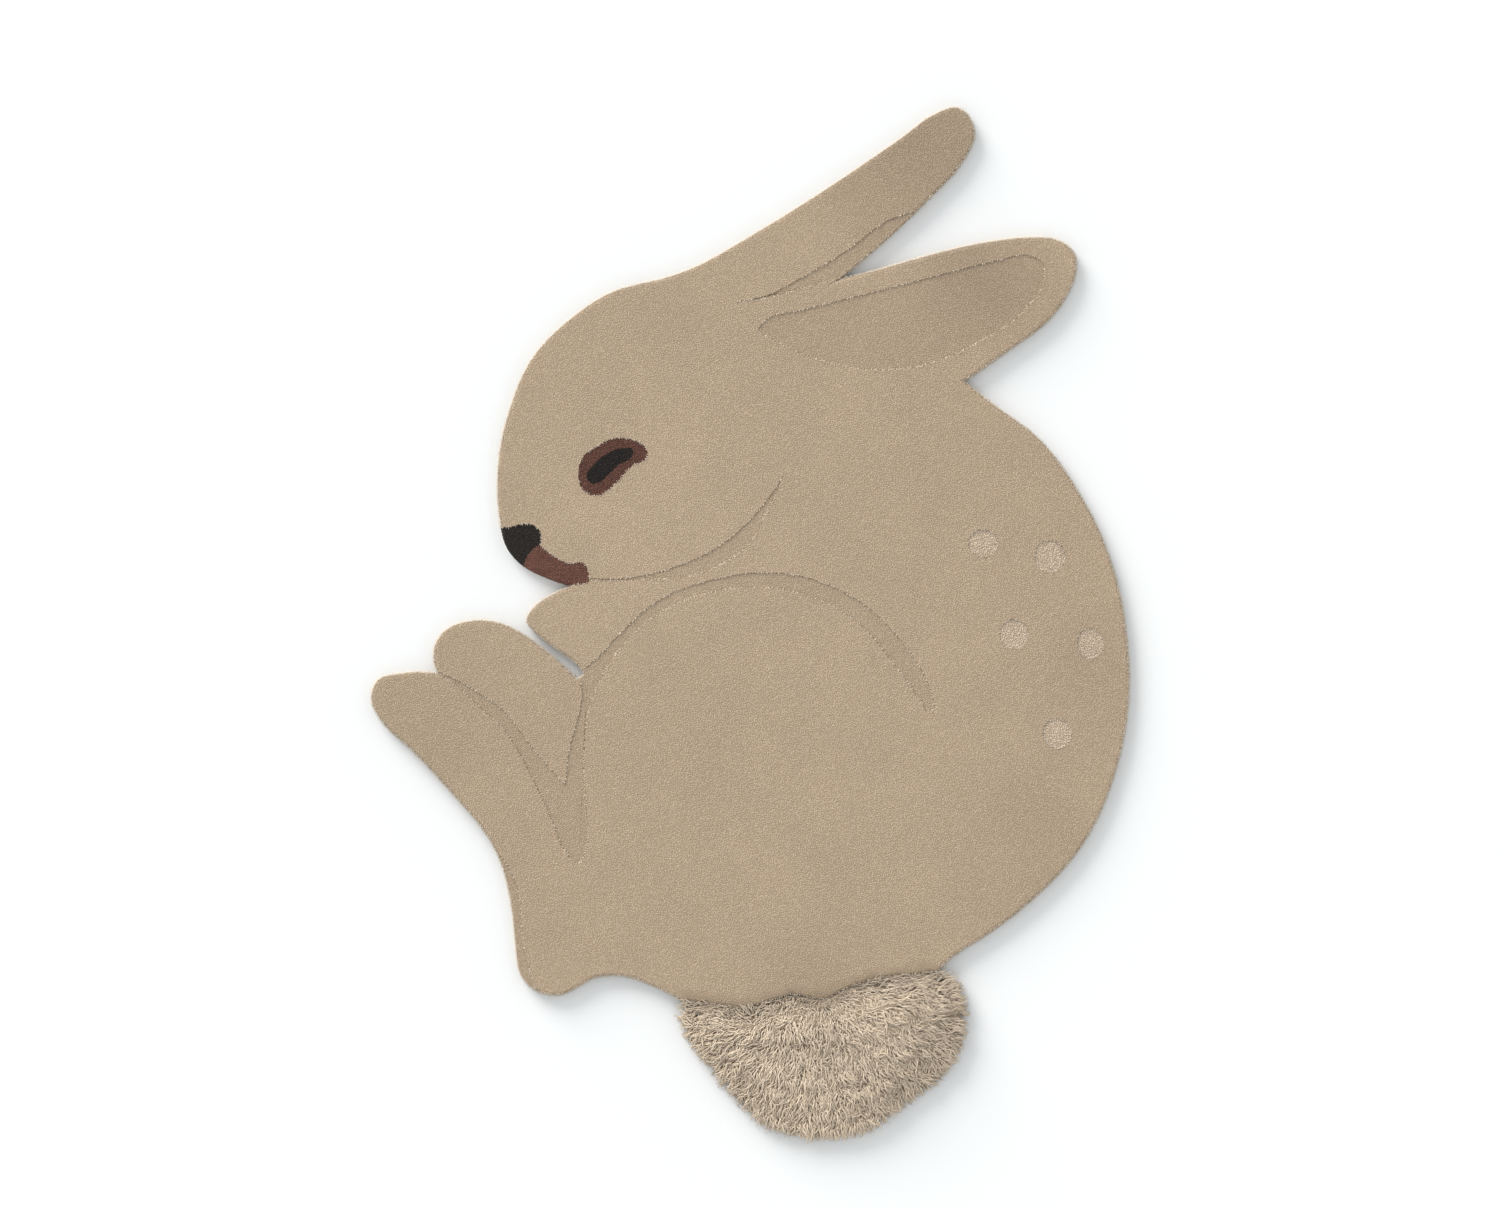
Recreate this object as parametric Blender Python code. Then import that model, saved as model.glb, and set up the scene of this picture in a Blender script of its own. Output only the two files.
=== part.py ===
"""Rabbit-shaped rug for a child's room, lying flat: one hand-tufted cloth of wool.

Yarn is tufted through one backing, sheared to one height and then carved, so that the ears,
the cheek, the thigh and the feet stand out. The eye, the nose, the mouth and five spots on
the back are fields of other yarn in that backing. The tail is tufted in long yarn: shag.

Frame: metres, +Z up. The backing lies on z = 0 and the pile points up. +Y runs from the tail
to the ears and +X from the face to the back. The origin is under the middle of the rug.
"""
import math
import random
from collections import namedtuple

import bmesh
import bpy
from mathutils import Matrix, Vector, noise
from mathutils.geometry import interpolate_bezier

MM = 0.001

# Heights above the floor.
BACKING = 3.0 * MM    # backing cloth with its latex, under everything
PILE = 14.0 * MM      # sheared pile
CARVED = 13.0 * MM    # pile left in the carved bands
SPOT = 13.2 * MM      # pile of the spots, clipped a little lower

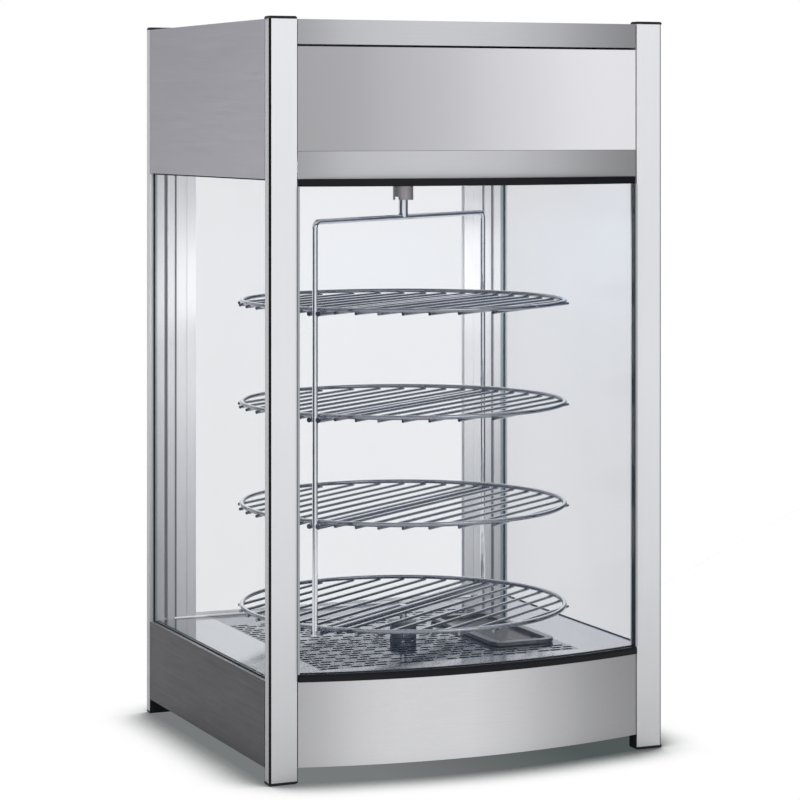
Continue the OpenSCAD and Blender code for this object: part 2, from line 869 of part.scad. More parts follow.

## TASK DIRECTIONS
Give the entries once more, exactly as they appear.

## EXERCISE OUTPUT
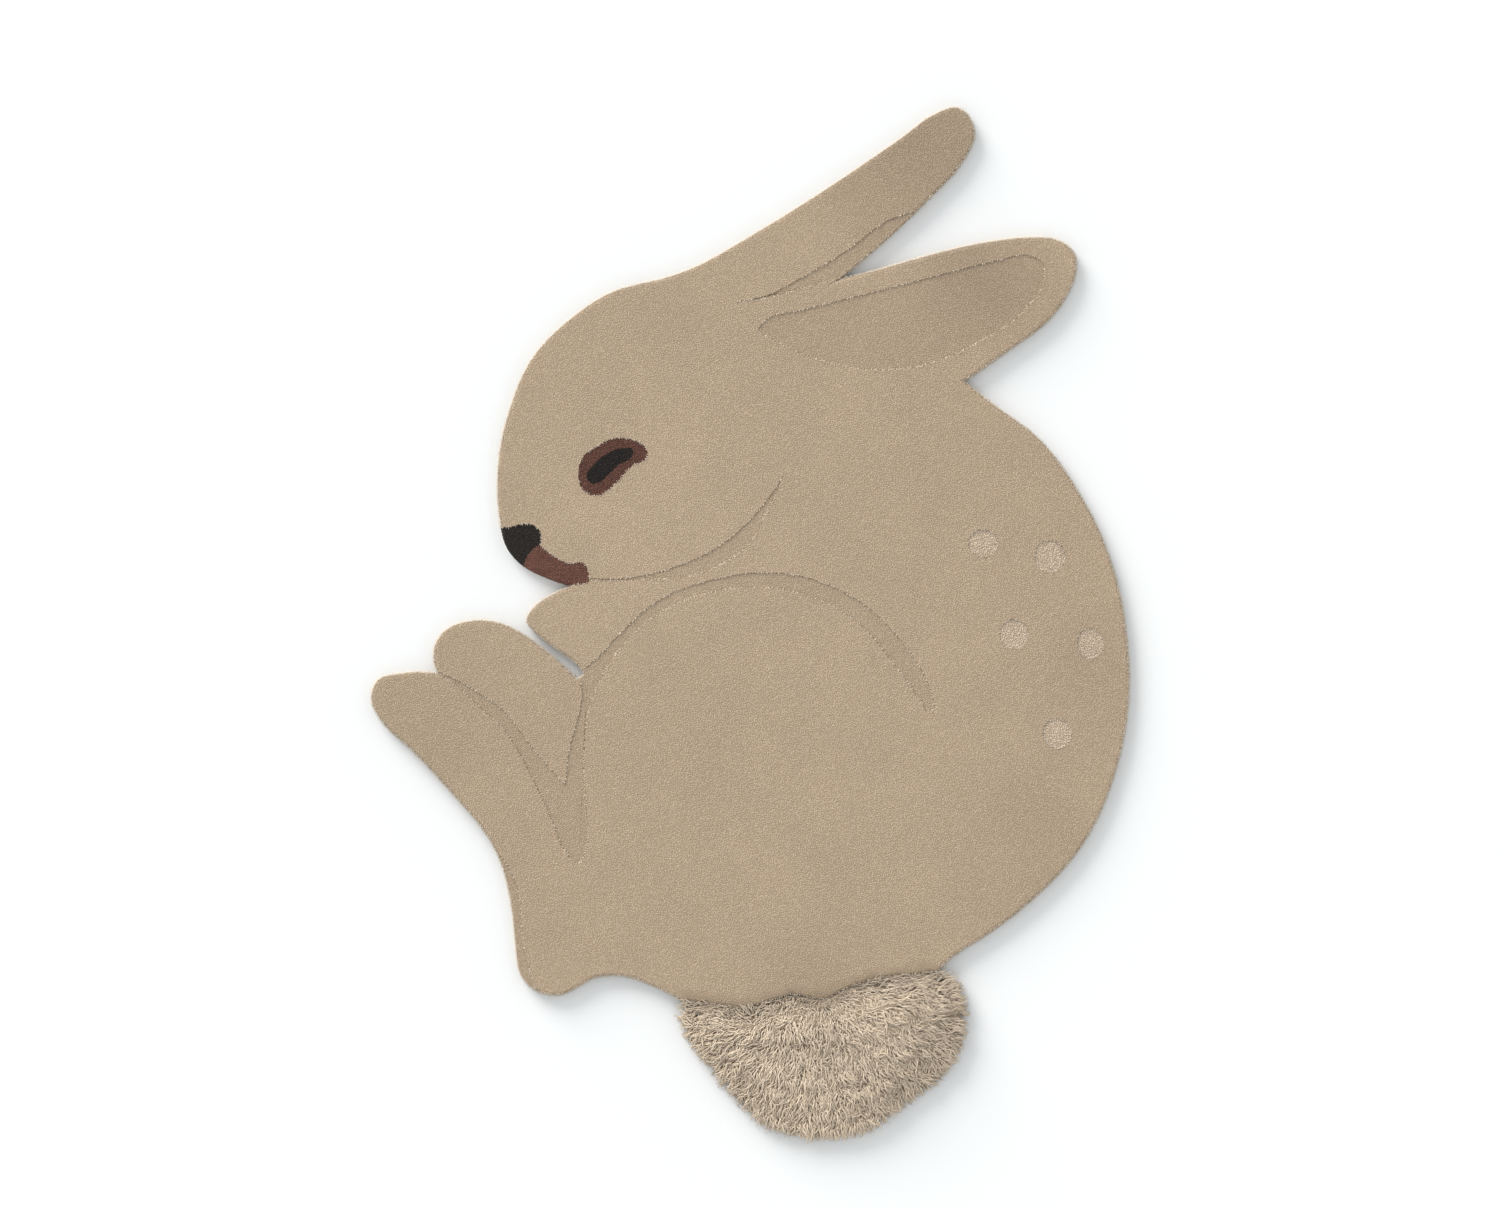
Recreate this object as parametric Blender Python code. Then import that model, saved as model.glb, and set up the scene of this picture in a Blender script of its own. Output only the two files.
=== part.py ===
"""Rabbit-shaped rug for a child's room, lying flat: one hand-tufted cloth of wool.

Yarn is tufted through one backing, sheared to one height and then carved, so that the ears,
the cheek, the thigh and the feet stand out. The eye, the nose, the mouth and five spots on
the back are fields of other yarn in that backing. The tail is tufted in long yarn: shag.

Frame: metres, +Z up. The backing lies on z = 0 and the pile points up. +Y runs from the tail
to the ears and +X from the face to the back. The origin is under the middle of the rug.
"""
import math
import random
from collections import namedtuple

import bmesh
import bpy
from mathutils import Matrix, Vector, noise
from mathutils.geometry import interpolate_bezier

MM = 0.001

# Heights above the floor.
BACKING = 3.0 * MM    # backing cloth with its latex, under everything
PILE = 14.0 * MM      # sheared pile
CARVED = 13.0 * MM    # pile left in the carved bands
SPOT = 13.2 * MM      # pile of the spots, clipped a little lower

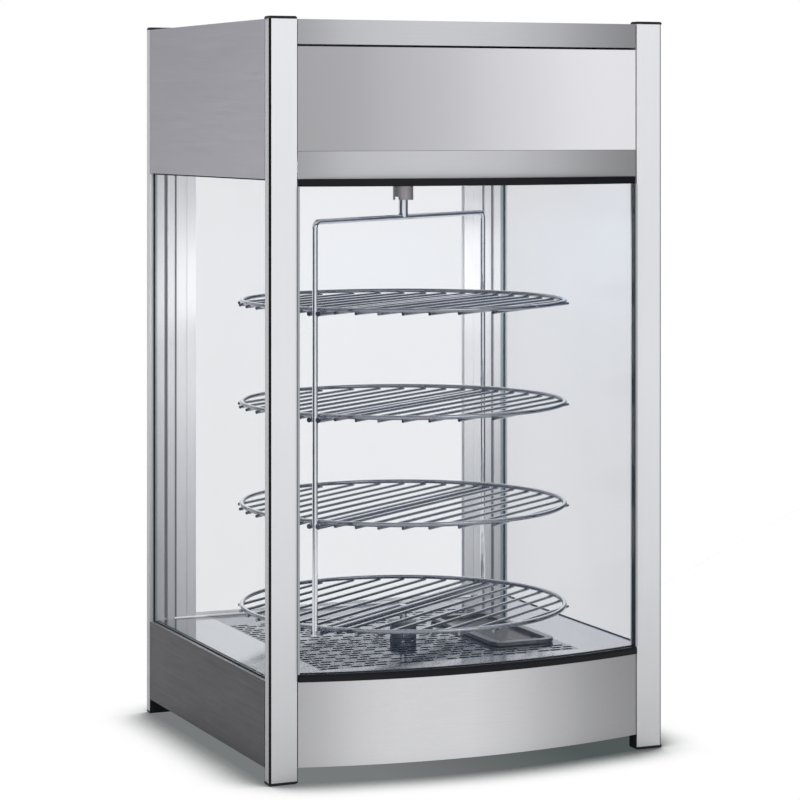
Continue the OpenSCAD and Blender code for this object: part 2, from line 869 of part.scad. More parts follow.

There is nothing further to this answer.